John Flanagan’s philosophy when coaching young swimmers at Kamehameha Swim Club is to keep it fun.
"Of course there’s training involved, but you want to keep them interested and have it enjoyable," he said. "You want them to not be afraid to try new things and find a way to get enjoyment out of activity."
GUARD DOG SPRINT TRIATHLON
» 400-yard swim, 10-mile bike, 3-mile run
» 6:30 a.m.
» Entry: $80 military, $90 individual, $135 team (add $10 for race-day entry)
PUPPY DOG BIATHLON
» Age-group distances range from 50- to 200-meter swim, 100- to 400-meter run
» Ages 14 and under
» 9 a.m.
» Entry: $10
Both events March 5, Camp Mokuleia
Information: hawaiiswim.com and 372-8885
Online registration: active.com through Tuesday.
That philosophy will be on display in a very personal way when Flanagan’s 5-year-old daughter, Kai, makes her racing debut in the inaugural Puppy Dog Biathlon March 5 at Camp Mokuleia. The 6-and-under distances are 50 meters for the ocean swim and 100 meters for the run.
"It’s going to be over in a couple of minutes total," Flanagan said. "I wasn’t sure if she wanted to race, but we threw out the idea and she seemed up for it.
"What’s cool is it’s got her age group. Most races I’ve seen are 10-and-under, but she’ll get to race with her peers. It’s a great intro to competition and I want her to learn to be comfortable doing different things. We want her to do her best."
For the first time, the shoes will be on the other feet, Flanagan’s wife, Rae, said.
"Kai’s always been there for all of John’s races," she said. "Now he’ll be on the sidelines, cheering for her.
"It’s more about fun. It’s not really racing per se. But kids are getting introduced to the sport. And we were really excited when Chris Gardner said he was going to add a keiki event."
The Puppy Dog Biathlon is a companion race to the Guard Dog Sprint Triathlon, also on March 5 at Camp Mokuleia. It filled a racing void left when the Hale Koa Keiki Biathlon was discontinued.
"It’s the perfect race for the entire family," said Gardner, organizer of two events. "The (biathlon) fee is only $10, courtesy of Pflueger Honda’s sponsorship. My dream is that we’ll be able to make it free at some point."
Free is always good. It’s also the Flanagans’ approach to helping their daughter train … as in free play.
"There’s nothing too formal," Rae Flanagan said. "She’s involved with different activities, mostly for the fun aspects, like ballet, capoeira (Brazilian martial arts), surfing and swimming.

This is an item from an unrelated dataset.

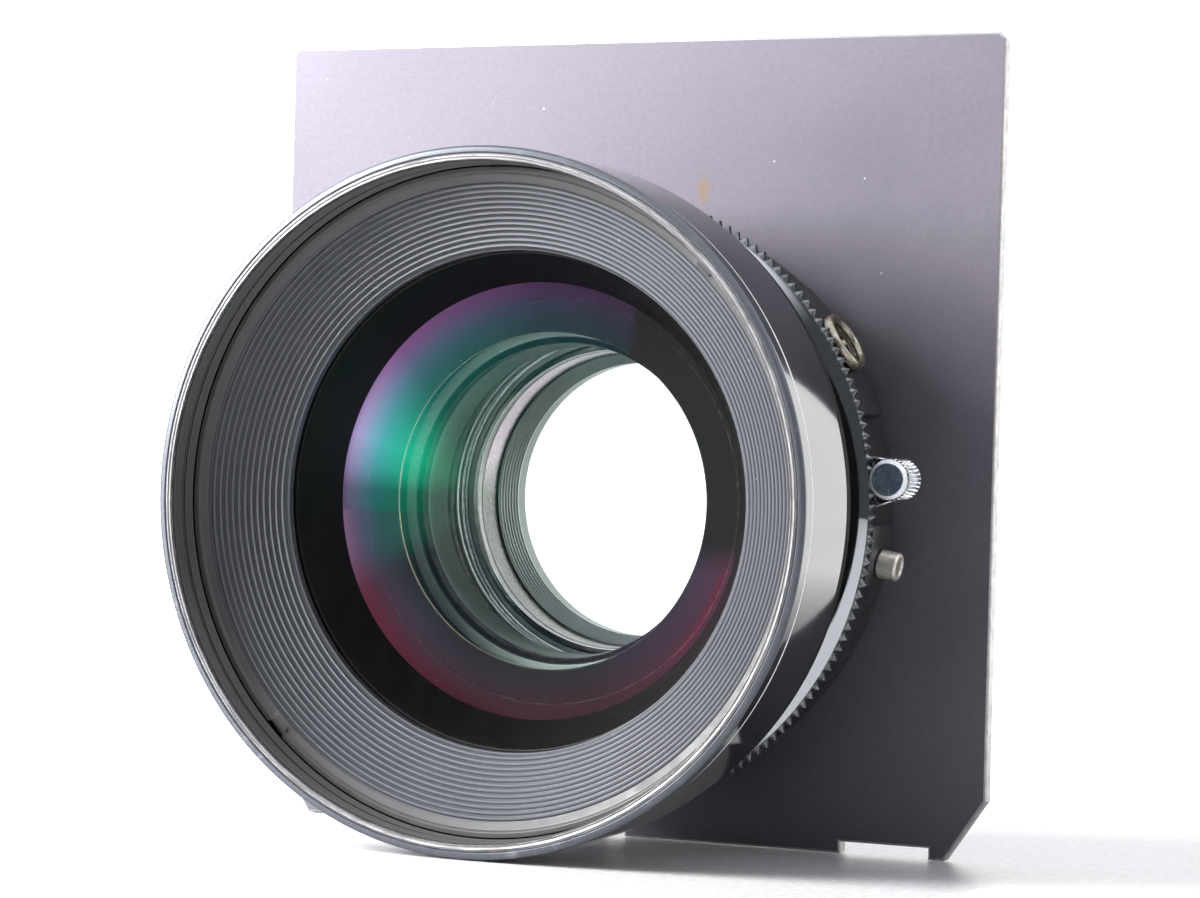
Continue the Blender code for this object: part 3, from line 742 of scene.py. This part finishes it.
def make_flat_pieces(m):
    """Plates whose outlines come straight from the frame, with rounded edges added."""
    rows = [
        ("jam_nut", "lens_body", "satin_black", "satin_black", 0.25),
        ("release_lever", "release", "chrome", "chrome", 0.15),
        ("cocking_lever", "cocking", "chrome", "chrome", 0.15),
        ("press_focus_ring", "press_focus", "blade_steel", "shutter_steel", 0.08),
        ("aperture_ring", "aperture", "blade_steel", "blade_steel", 0.08),
        ("main_spring", "lens_body", "blade_steel", "blade_steel", 0.08),
        ("aperture_scale", "lens_body", "satin_black", "satin_black", 0.1),
        ("pivot_plate", "lens_body", "satin_black", "spacer_sleeve", 0.08),
    ]
    rows = [(*row, 2, 0.0) for row in rows]
    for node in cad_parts:
        if node.startswith("shutter_blade_"):
            rows.append((node, node, "blade_steel", "shutter_steel", 0.04, 1, 0.08))
        elif node.startswith("iris_blade_"):
            rows.append((node, node, "blade_steel", "blade_steel", 0.04, 1, 0.0))
    for node, body, slot, material, edge, edge_steps, swell in rows:
        low, high = corners(node)
        loops = [finer_arcs(loop) for loop in face_loops(node)]
        item = plate(f"{node}_visual", loops, low.z - swell, high.z + swell, [m[material]], edge, edge_steps)
        settle(item, slot, node, body=body)


def make_front_barrel(m):
    _, tail, front = span("front_barrel")
    bell = span("filter_rim")[0] - 0.1
    baffle_front = span("grooved_baffle")[2]
    tube_front = span("front_cover")[2]
    bore = 18.9
    outline = [
        "soft_silver", (bell - 0.25, front), "lacquer", (bell, front - 0.25), Curve((bell, 30.3)),
        "matte_black", Curve((bell, 30.1)), Curve((bell - 0.03, 29.9)), (39.6, 27.4), (30.0, 22.0),
        (28.5, 21.0),
        (28.5, tube_front + 0.3), (19.9, tube_front + 0.3), (19.9, tail), (bore, tail),
        "ridged_sleeve", (bore, tail + 0.9), *ridges((bore, tail + 0.95), (bore, 15.8), 7, 0.22),
        "matte_black", (bore, 15.9), (bore, 17.6), "inner_sleeve", (19.5, 17.6),
        "light_band", (19.6, 17.9), (20.9, 18.1), "inner_sleeve", (21.0, 17.6),
        "matte_black", (24.0, 17.6), (24.0, 22.2), (27.2, 22.2), (27.2, 27.2), (30.0, 27.2), (30.0, 31.4),
        (37.9, 31.4), (37.9, baffle_front), (38.5, baffle_front),
        "thread_black", *ridges((38.5, baffle_front + 0.9), (38.5, front - 0.3), 4, 0.18),
        (38.5, front),
    ]
    settle(lathe("bell", outline, m), "gloss_black", "front_barrel")


def make_rim(m):
    """Filter rim: lacquered side, a satin rounded front edge, a fine groove, a lip with two crests and the
    thread inside.
    """
    radius, back, front = span("filter_rim")
    bore = 38.5
    outline = [
        "lacquer", (radius - 0.15, back - 0.1), Curve((radius, back + 0.05)), Curve((radius, front - 0.9)),
        "rim", *arc_points((radius - 0.45, front - 0.65), 0.45, 0, 80, 6), (radius - 0.78, front - 0.17),
        "lip", (radius - 0.85, front - 0.34), (radius - 0.98, front - 0.16), (radius - 1.2, front),
        (radius - 1.38, front - 0.14), (radius - 1.52, front - 0.12), (radius - 1.62, front - 0.04),
        (bore, front - 0.25),
        "thread_black", (bore, front - 0.5), *ridges((bore, front - 0.6), (bore, back + 0.1), 4, -0.18),
        (bore, back - 0.2),
    ]
    settle(lathe("rim", outline, m), "satin_grey", "filter_rim")


def make_baffle(m):
    radius, back, front = span("grooved_baffle")
    mouth, throat, throat_level = 36.5, 29.06, 32.8
    outline = [
        (radius, back), (radius, front), (mouth + 0.1, front),
        *ridges((mouth, front - 0.05), (throat + 0.35, throat_level + 0.3), 12, -0.34),
        (throat, throat_level), (throat, back),
    ]
    settle(lathe("baffle", outline, m["baffle_grey"]), "baffle_grey", "grooved_baffle")


def make_baffle_retainer(m):
    """Retaining ring with two spanner slots, cut by leaving its crest low over their angles."""
    radius, back, front = span("baffle_retainer")
    mouth = 36.5
    slots = [math.radians(a) / math.tau % 1.0 for a in (226.0, 46.0)]

    def notch(level, r, turn):
        cut = slot_distance(turn, slots) < 0.0055 and r > mouth + 0.6 and level > back + 0.3
        return 0.45 if cut else 0.0

    outline = [(radius, back), (radius, front), (mouth + 1.1, front), (mouth + 0.8, front - 0.3),
               (mouth, front - 0.55), (mouth, back)]
    item = lathe("spanner_ring", outline, m["dull_black"], steps=720, edge=0.08, wave=notch)
    settle(item, "matte_black", "baffle_retainer")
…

"She just started swimming with John’s club once a week and, outside of swim team, all running and swimming is mostly from our play sessions, either at the beach or park or pool. We’re hoping that by incorporating exercise as a natural part of life, Kai establishes healthy habits and sees the enjoyment in being active.
"She may not end up wanting to do Ironmans or 10K swims like her dad, but she’ll definitely have the background for it."
Kai Flanagan said she was excited about her first race. She enjoys being in the ocean — her favorite time was being around dolphins in Waimea Bay — but that she liked running better than swimming.
Her preference is interesting considering her father’s nickname is "Superfish." After helping Auburn to an NCAA men’s swim championship in 2001, John Flanagan turned his attention to ocean swimming and was on the U.S. national open water swimming team through the 2008 Olympic Trials.
Now a professional triathlete, the 35-year-old Flanagan said his run and bike portions of the triathlon still need work. He’s usually first out of the water on the opening swim leg and then "everyone is after me and I’m running scared," he said. "That pushes me."